Todas estas alternativas têm prós e contras. Incluindo a da reivindicação nas ruas que, em certos casos, não só não deve deixar de ser feita, como é imperativa - por exemplo, quando podem estar em causa os pilares do sistema que a grande maioria da sociedade aceita como sendo a melhor opção para o Coletivo. Isto foi bem visível, por exemplo, na enorme manifestação que aconteceu no passado dia 25 de Abril, em Lisboa, quando mais do dobro das pessoas que normalmente saem à rua nesta ocasião, apareceram, deram a cara e estiveram lá. Pessoas de todas as cores políticas, e de todas as proveniências. Isto não é uma reivindicação? Parece-me que sim. Uma reivindicação na sua forma afirmativa, e não de protesto. É uma mensagem forte que diz: é isto que queremos, é isto que vamos sempre defender. Ora, isto é necessariamente um dissuasor para grupos minoritários que queiram por em causa essa conquista da sociedade. Neste caso, a democracia.
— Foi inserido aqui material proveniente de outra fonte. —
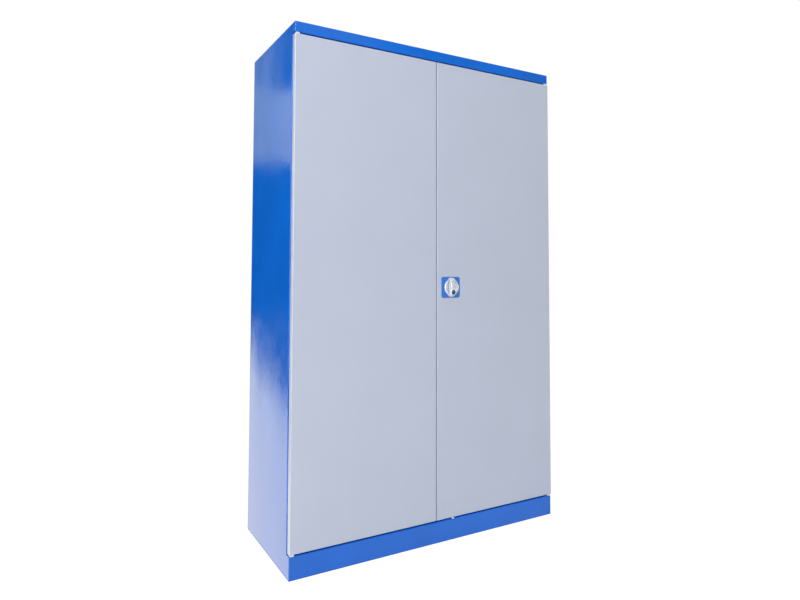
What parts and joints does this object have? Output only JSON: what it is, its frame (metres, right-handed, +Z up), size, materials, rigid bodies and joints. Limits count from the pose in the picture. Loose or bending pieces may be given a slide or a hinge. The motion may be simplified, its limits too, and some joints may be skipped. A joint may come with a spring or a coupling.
{
  "type": "tool cabinet",
  "caption": "Tall sheet-steel tool cabinet with hinged doors, adjustable shelves and a turning knob that works top and bottom bolts through a rack and pinion.",
  "frame": {"origin": "on the floor under the middle of the whole object, turning knob included", "axes": "+Z up, the doors face -Y, +X to the right of someone who faces the doors"},
  "size_m": [1.2, 0.528, 1.95],
  "materials": {
    "carcass_paint": "deep blue powder coat, glossy, fine orange peel",
    "door_paint": "light grey powder coat, semi-gloss",
    "galvanised_sheet": "galvanised sheet steel, matt with a faint spangle",
    "zinc_plated_steel": "bright zinc-plated steel",
    "handle_zinc": "satin chrome on zinc die casting",
    "barrel_metal": "dark turned metal",
    "plate_plastic": "blue moulded plastic",
    "bush_nylon": "natural nylon",
    "buffer_rubber": "black rubber"
  },
  "bodies": {
    "carcass": {"left_side": "carcass_paint", "right_side": "carcass_paint", "plinth_front": "carcass_paint", "top_fascia": "carcass_paint", "roof_panel": "carcass_paint", "back_panel": "carcass_paint", "floor_panel": "carcass_paint", "roof_stiffener": "carcass_paint", "left_front_strip": "galvanised_sheet", "left_rear_strip": "galvanised_sheet", "right_front_strip": "galvanised_sheet", "right_rear_strip": "galvanised_sheet", "shelf_1": "galvanised_sheet", "shelf_2": "galvanised_sheet", "shelf_3": "galvanised_sheet", "shelf_4": "galvanised_sheet", "shelf_stiffeners": "galvanised_sheet", "shelf_clips": "galvanised_sheet", "pivot_brackets": "zinc_plated_steel", "door_buffers": "buffer_rubber"},
    "left_door": {"left_door_panel": "door_paint", "left_door_stiffener": "door_paint", "left_door_bushes": "bush_nylon", "striker_plate": "door_paint"},
    "right_door": {"right_door_panel": "door_paint", "right_door_stiffener": "door_paint", "right_door_bushes": "bush_nylon", "handle_plate": "plate_plastic", "lock_case": "zinc_plated_steel", "case_screws": "zinc_plated_steel", "rod_guides": "zinc_plated_steel", "rod_bushes": "bush_nylon"},
    "handle": {"knob": "handle_zinc", "barrel_housing": "handle_zinc", "spindle": "zinc_plated_steel", "pinion": "zinc_plated_steel", "tongue": "zinc_plated_steel", "tongue_nut": "zinc_plated_steel"},
    "key_cylinder": {"key_barrel": "barrel_metal"},
    "upper_rod": {"upper_rack": "zinc_plated_steel", "upper_rod": "zinc_plated_steel"},
    "lower_rod": {"lower_rack": "zinc_plated_steel", "lower_rod": "zinc_plated_steel"}
  },
  "joints": [
    {"name": "left_door_hinge", "type": "hinge", "parent": "carcass", "child": "left_door", "pos_m": [-0.589, -0.229, 0.9955], "axis": [0, 0, -1], "range_deg": [0, 110]},
    {"name": "right_door_hinge", "type": "hinge", "parent": "carcass", "child": "right_door", "pos_m": [0.589, -0.229, 0.9955], "axis": [0, 0, 1], "range_deg": [0, 110]},
    {"name": "handle_turn", "type": "hinge", "parent": "right_door", "child": "handle", "pos_m": [0.066, -0.24, 0.9955], "axis": [0, 1, 0], "range_deg": [0, 90]},
    {"name": "upper_rod_slide", "type": "slide", "parent": "right_door", "child": "upper_rod", "axis": [0, 0, 1], "range_m": [0, 0.01886]},
    {"name": "lower_rod_slide", "type": "slide", "parent": "right_door", "child": "lower_rod", "axis": [0, 0, -1], "range_m": [0, 0.01886]},
    {"name": "cylinder_turn", "type": "hinge", "parent": "handle", "child": "key_cylinder", "pos_m": [0.066, -0.255, 0.9765], "axis": [0, 1, 0], "range_deg": [0, 90]}
  ],
  "couplings": [
    {"joint": "upper_rod_slide", "follows": "handle_turn", "m_per_rad": 0.012},
    {"joint": "lower_rod_slide", "follows": "handle_turn", "m_per_rad": 0.012}
  ]
}
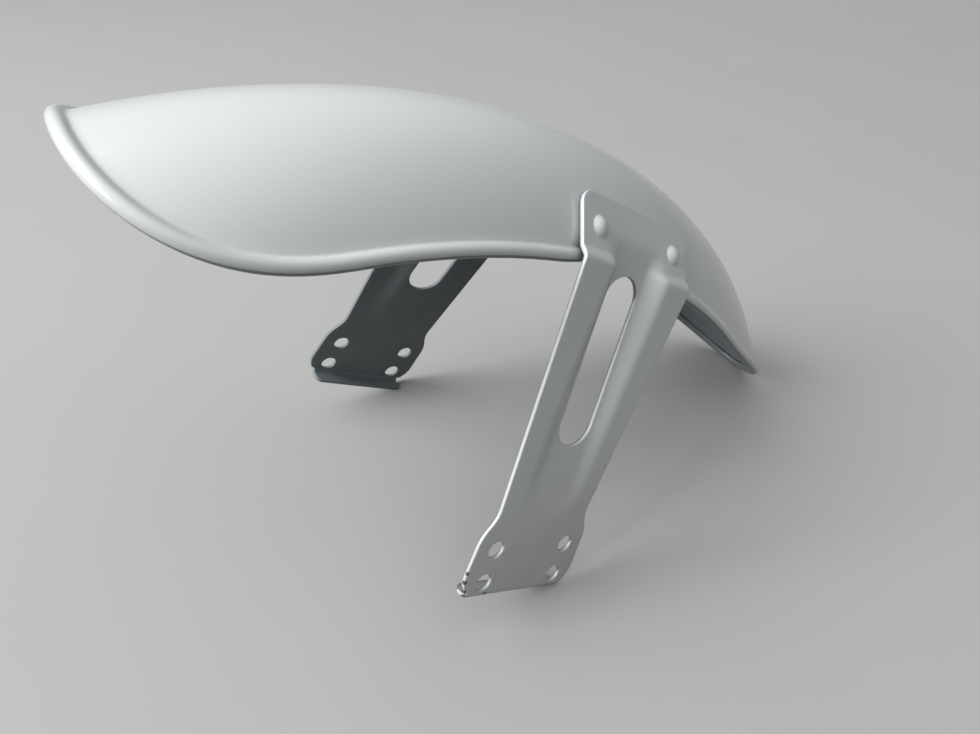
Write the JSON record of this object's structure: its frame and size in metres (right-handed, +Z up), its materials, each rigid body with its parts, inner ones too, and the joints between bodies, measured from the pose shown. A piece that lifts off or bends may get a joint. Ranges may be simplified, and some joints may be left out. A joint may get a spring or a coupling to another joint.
{
  "type": "motorcycle front mudguard",
  "caption": "Short crowned motorcycle front mudguard with a rolled edge, on two pressed stays with slotted troughs and drilled, flanged feet that bolt to the fork legs.",
  "frame": {"origin": "on the floor it stands on, under the middle of the whole part's box", "axes": "+X to the rear along the blade, +Y to the rider's right, +Z up"},
  "size_m": [0.3744, 0.177, 0.2214],
  "materials": {
    "paint": "gloss",
    "rivet_paint": "gloss"
  },
  "bodies": {
    "root": {"mudguard_blade": "paint", "left_stay": "paint", "right_stay": "paint", "left_front_rivet": "rivet_paint", "left_rear_rivet": "rivet_paint", "right_front_rivet": "rivet_paint", "right_rear_rivet": "rivet_paint"}
  },
  "joints": []
}
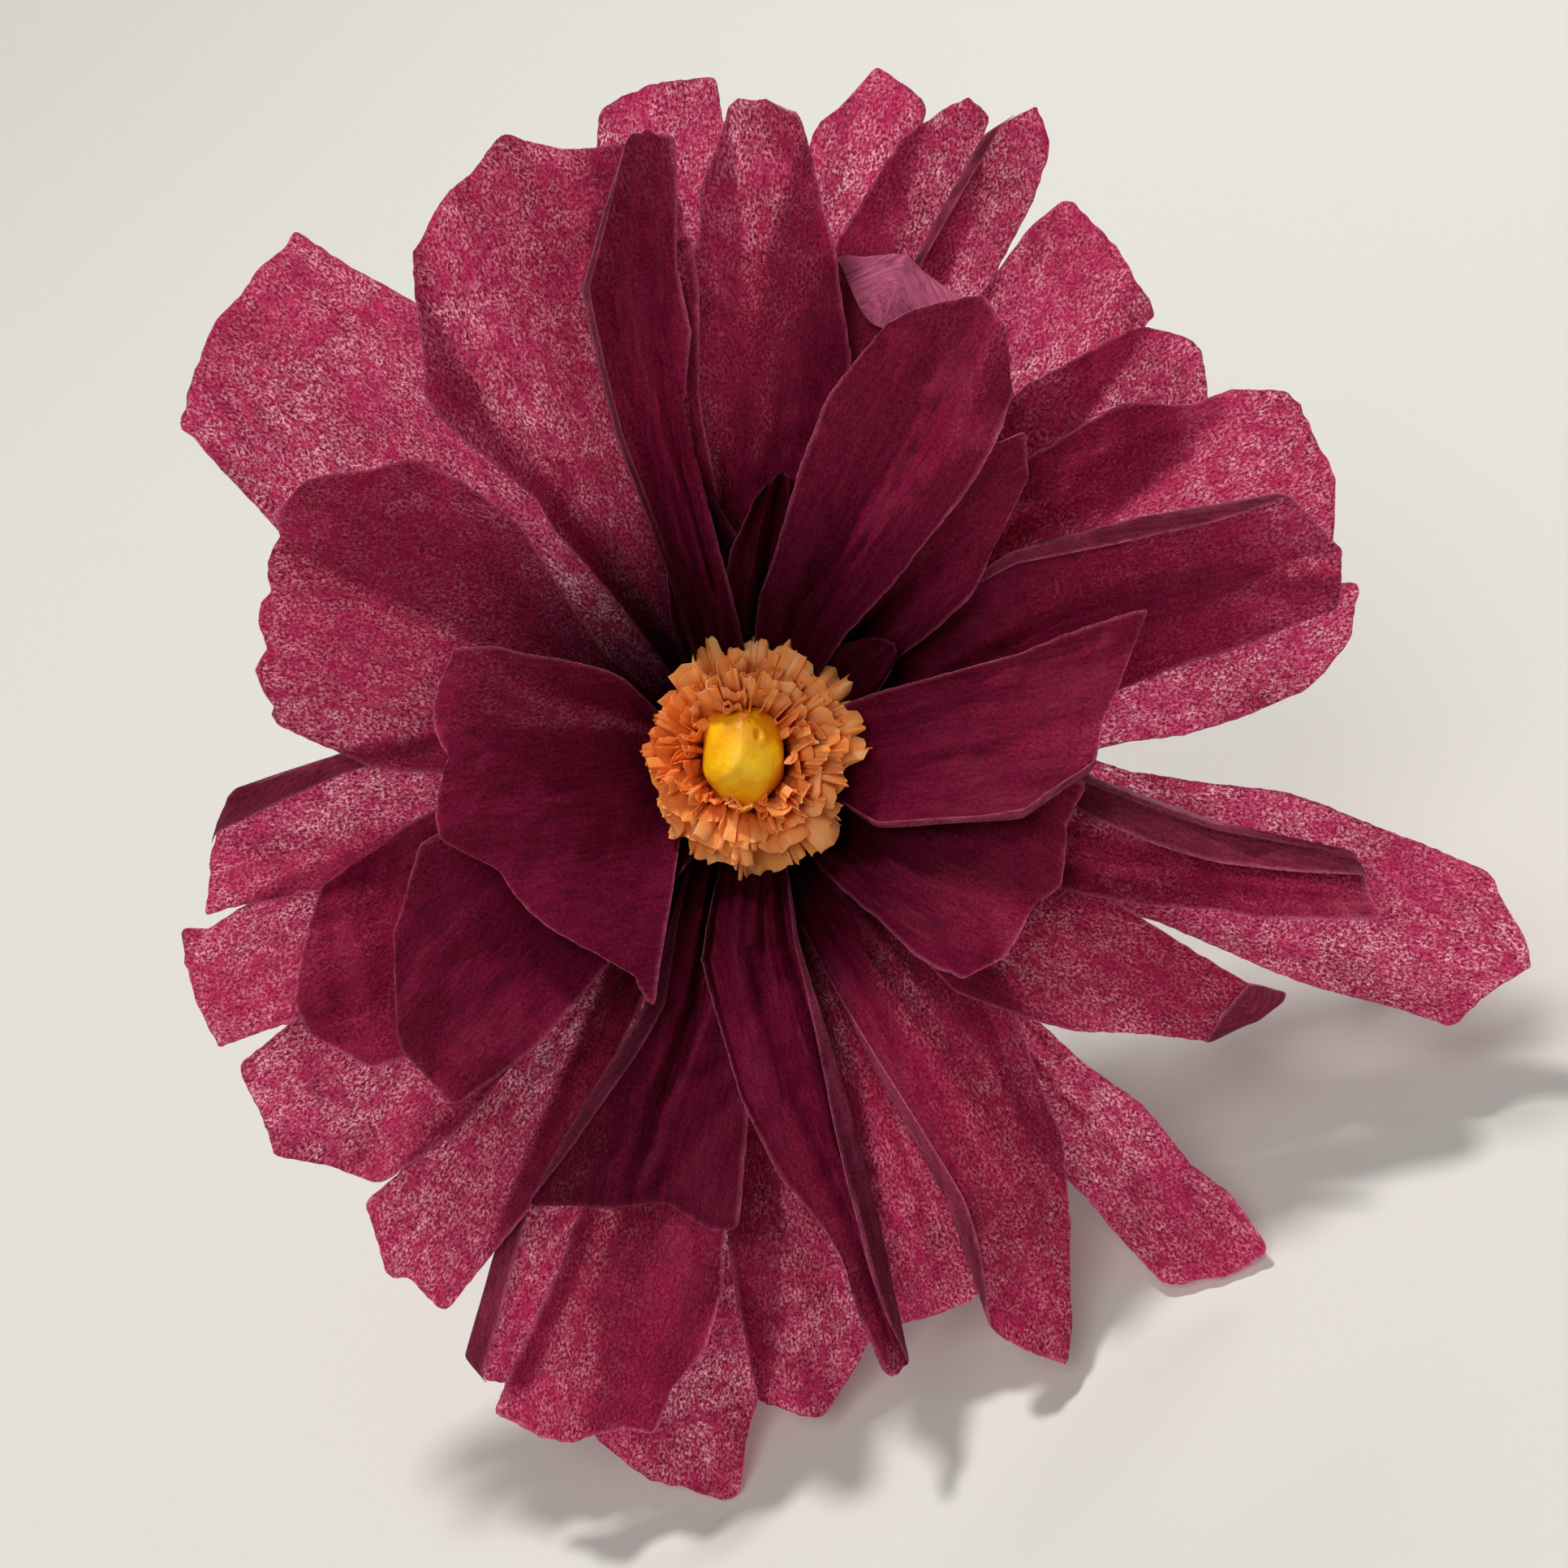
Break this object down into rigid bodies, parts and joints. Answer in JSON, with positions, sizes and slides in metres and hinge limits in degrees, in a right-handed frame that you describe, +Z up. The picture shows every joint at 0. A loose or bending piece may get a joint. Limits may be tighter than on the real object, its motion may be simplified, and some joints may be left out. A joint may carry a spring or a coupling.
{
  "type": "paper flower",
  "caption": "Large open paper flower with overlapping wine-coloured tissue petals, a frilled crepe ring round a yellow bud, and a taped wire stem.",
  "frame": {"origin": "middle of the bounding box in plan, on the surface that the flower lies on", "axes": "+Z up, +Y from the open face towards the stem's end, +X to the right seen from in front of the open face"},
  "size_m": [0.1966, 0.2378, 0.1889],
  "materials": {
    "wine_tissue": "matte translucent tissue paper",
    "apricot_crepe": "matte crinkled crepe paper",
    "yellow_paper": "satin stretched paper",
    "floral_tape": "waxed crepe tape, semi-matte",
    "steel_wire": "plain drawn wire"
  },
  "bodies": {
    "root": {"petal_back_01": "wine_tissue", "petal_back_02": "wine_tissue", "petal_back_03": "wine_tissue", "petal_back_04": "wine_tissue", "petal_back_05": "wine_tissue", "petal_back_06": "wine_tissue", "petal_back_07": "wine_tissue", "petal_back_08": "wine_tissue", "petal_back_09": "wine_tissue", "petal_back_10": "wine_tissue", "petal_back_11": "wine_tissue", "petal_back_12": "wine_tissue", "petal_back_13": "wine_tissue", "petal_back_14": "wine_tissue", "petal_back_15": "wine_tissue", "petal_back_16": "wine_tissue", "petal_outer_01": "wine_tissue", "petal_outer_02": "wine_tissue", "petal_outer_03": "wine_tissue", "petal_outer_04": "wine_tissue", "petal_outer_05": "wine_tissue", "petal_outer_06": "wine_tissue", "petal_outer_07": "wine_tissue", "petal_outer_08": "wine_tissue", "petal_outer_09": "wine_tissue", "petal_outer_10": "wine_tissue", "petal_middle_01": "wine_tissue", "petal_middle_02": "wine_tissue", "petal_middle_03": "wine_tissue", "petal_middle_04": "wine_tissue", "petal_middle_05": "wine_tissue", "petal_pleat_01": "wine_tissue", "petal_pleat_02": "wine_tissue", "petal_pleat_03": "wine_tissue", "petal_front_01": "wine_tissue", "petal_front_02": "wine_tissue", "petal_front_03": "wine_tissue", "petal_front_04": "wine_tissue", "petal_front_05": "wine_tissue", "petal_throat_01": "wine_tissue", "petal_throat_02": "wine_tissue", "frill_outer": "apricot_crepe", "frill_inner": "apricot_crepe", "bud": "yellow_paper", "stem_wire": "steel_wire", "stem_tape": "floral_tape", "petal_seat": "floral_tape"}
  },
  "joints": []
}
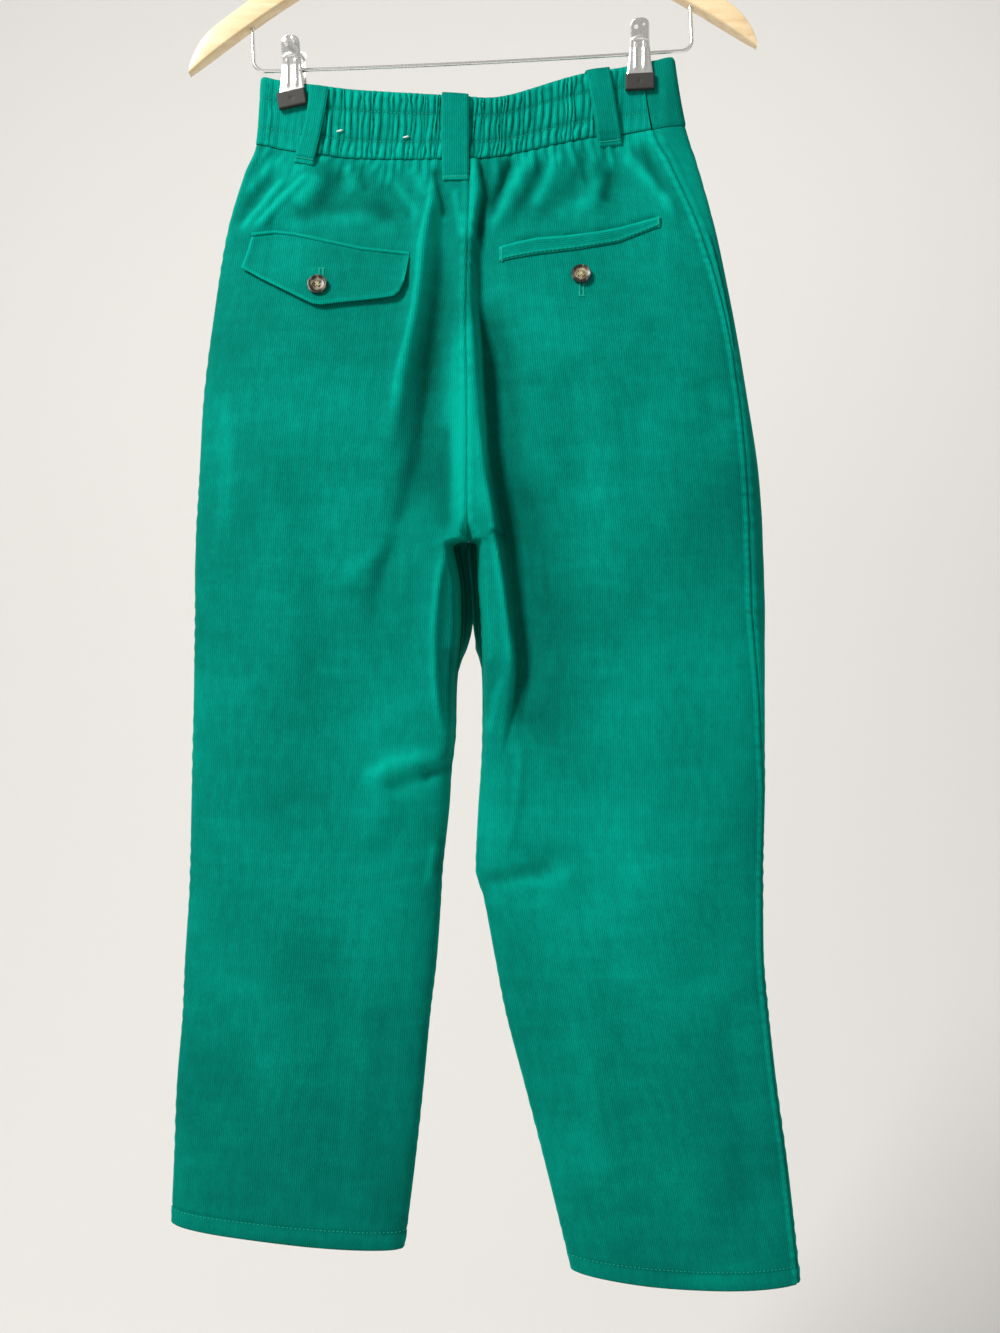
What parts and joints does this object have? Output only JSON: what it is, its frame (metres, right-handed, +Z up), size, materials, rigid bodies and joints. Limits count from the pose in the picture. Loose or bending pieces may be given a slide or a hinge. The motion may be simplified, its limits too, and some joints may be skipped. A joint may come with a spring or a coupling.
{
  "type": "corduroy trousers on a clip hanger",
  "caption": "Fine-wale corduroy trousers with an elasticated back waist, a flap pocket and a welt pocket, hung flat by the waistband from a wooden clip hanger.",
  "frame": {"origin": "inside of the top of the hanger's hook, where it rests on a rail", "axes": "+Z up; the back of the trousers faces -Y; +X to the right of someone looking at that back"},
  "size_m": [0.4932, 0.062, 1.1681],
  "materials": {
    "corduroy": "fine-wale cotton corduroy, green",
    "zip_tape": "woven tape, green",
    "horn": "mottled imitation horn, polished",
    "wood": "pale beech, clear lacquer",
    "chromed_steel": "bright chrome plate on pressed steel and wire",
    "rubber": "black moulded rubber, matt"
  },
  "bodies": {
    "root": {"back_left": "corduroy", "back_right": "corduroy", "front_left": "corduroy", "front_right": "corduroy", "waistband_back": "corduroy", "waistband_front_left": "corduroy", "waistband_front_right": "corduroy", "belt_loop_back_left": "corduroy", "belt_loop_back_centre": "corduroy", "belt_loop_back_right": "corduroy", "belt_loop_front_left": "corduroy", "belt_loop_front_right": "corduroy", "pocket_jet": "corduroy", "pocket_flap": "corduroy", "pocket_welt": "corduroy", "fly_underlap": "corduroy", "fly_zip": "zip_tape", "button_flap": "horn", "button_welt": "horn", "button_waist": "horn", "hanger_arms": "wood", "hanger_hook": "chromed_steel", "trouser_rod": "chromed_steel", "clip_left_jaw_back": "chromed_steel", "clip_left_jaw_front": "chromed_steel", "clip_left_spring": "chromed_steel", "clip_left_pad_back": "rubber", "clip_left_pad_front": "rubber", "clip_right_jaw_back": "chromed_steel", "clip_right_jaw_front": "chromed_steel", "clip_right_spring": "chromed_steel", "clip_right_pad_back": "rubber", "clip_right_pad_front": "rubber"}
  },
  "joints": []
}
Seja qual for a alternativa que se utilize, o mais importante parece-me ser que exista sempre respeito pelos outros, e pelas suas ideias, no exercício das nossas escolhas de participação. Sem isso, nada funciona, numa sociedade livre. E isto, infelizmente, é bastante esquecido. Reivindicação, sim. Agressão e falta de respeito, não.

Em tom de conclusão, e para encerrar a história, a sociedade civil portuguesa pode não ser de uma paixão mais violenta e agressiva como a dos espanhóis. Pode não ser tão eficaz nos coletes amarelos, como os franceses. Mas é uma sociedade que, nem por isso, deixou de exercer e usar as ferramentas de reivindicação ao seu dispor, sempre que tal foi realmente necessário. E, mais do que isso, uma sociedade que nunca deixou de criar destinos alternativos, pela força do seu empreendedorismo e criatividade. Basta olharmos para a história e para a fortíssima economia social que temos, para o constatarmos. Não é que não reivindiquemos. É que fazemos as coisas à nossa maneira.